All the songs were written by Stephen Rennicks who has done all the music on my films. And I did a lot of lyric writing as well, and Jon Ronson added lyrics too. And then the band themselves: there are scenes in the film where they just kicked off and we shot it and it really worked and it wasn’t planned.

Michael Fassbender sings and performs in the head?

He sings and plays in the film. So we had a mic rigged up inside the head…There are no doubles used in the film at all. It’s always him. And you’ll know it’s always him. I think people will be very surprised by the performance because it’s probably not what we’ve come to expect from Michael. It’s very funny, he’s very playful, it’s a very different energy.

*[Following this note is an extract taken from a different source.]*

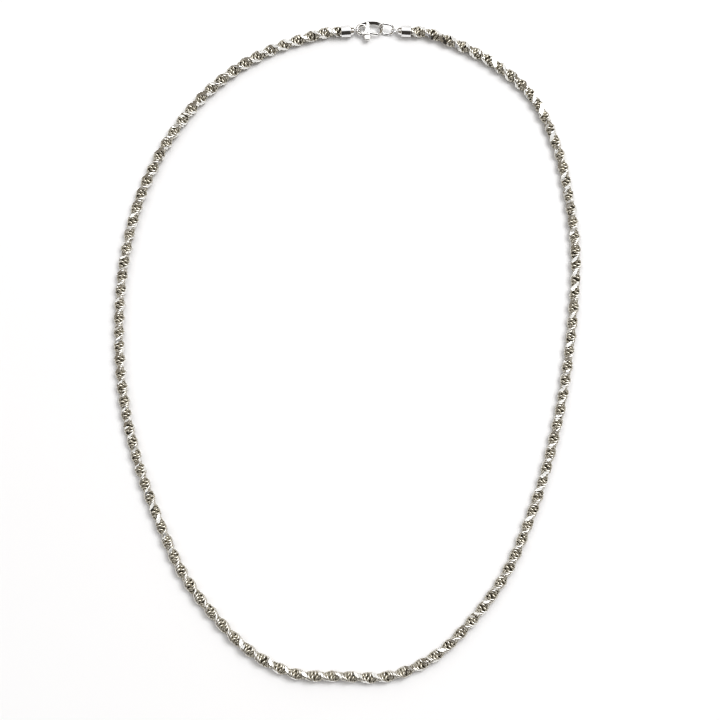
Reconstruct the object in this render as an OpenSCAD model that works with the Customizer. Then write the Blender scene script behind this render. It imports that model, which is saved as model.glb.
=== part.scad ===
// Rope chain necklace with two end caps, an oval jump ring and a lobster clasp, lying closed on a table.
// Millimetres, +Z up, +X to the right, +Y from the bottom of the loop towards the clasp.

/* [Loop] */
// Width of the loop, between the middles of the rope on its left and right
loop_width = 157; // [141:1:173]
// Length of the loop, from the clasp's line to the middle of the rope at the bottom
loop_length = 222.5; // [200:0.5:245]

/* [Rope] */
// Outside diameter of the twisted rope
rope_d = 4; // [3.2:0.1:4.4]
// Diameter of the bound rope end inside a cap
rope_end_d = 3.4; // [2.4:0.1:3.4]
// Length of rope held inside each cap
rope_seat = 2.4; // [1.6:0.1:2.8]
// Length of rope that runs straight out of each cap
straight_len = 4; // [2:0.5:6]
// Length over which the rope narrows to its bound end
shoulder_len = 0.15; // [0.1:0.05:0.5]

/* [End caps] */
// Outside diameter of the barrel
cap_d = 4.1; // [4.1:0.1:4.6]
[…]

Performing inside a fake head must be challenging

Not having your face to work with. The thing is, we all know how great puppets can be. We all know how great cartoons can be. And I just had faith. The big risk going into this is that, you know, it won’t work. There will be this kind of dead space in the centre of the scene but it’s not like that. Something about the original Sidebottom head which we’ve modified but not vastly gives it that kind of open puppet-like presence. It’s not a mask, in the way that a Venetian mask is, it doesn’t close the face. And after a while you forget the head. I mean, it is pretty amazing. The other thing we discovered is that you think when you’re filming, well we can shift the dialogue around because you don’t have a lipsync thing, and that will give a certain amount of freedom. But Michael’s movement is so kind of precise that if you try and mess with the dialogue it doesn’t fit.  It’s a challenge for an actor, it’s a challenge for a director. It’s probably the reason why the project appealed…

What we thought of when we worked on the script is the idea that by hiding Frank you allow him to be what other people want to project onto him. And what comes out of Frank is this kind of unfettered creativity. Sometimes it’s ridiculous, sometimes it’s gorgeous and it moves between those two poles.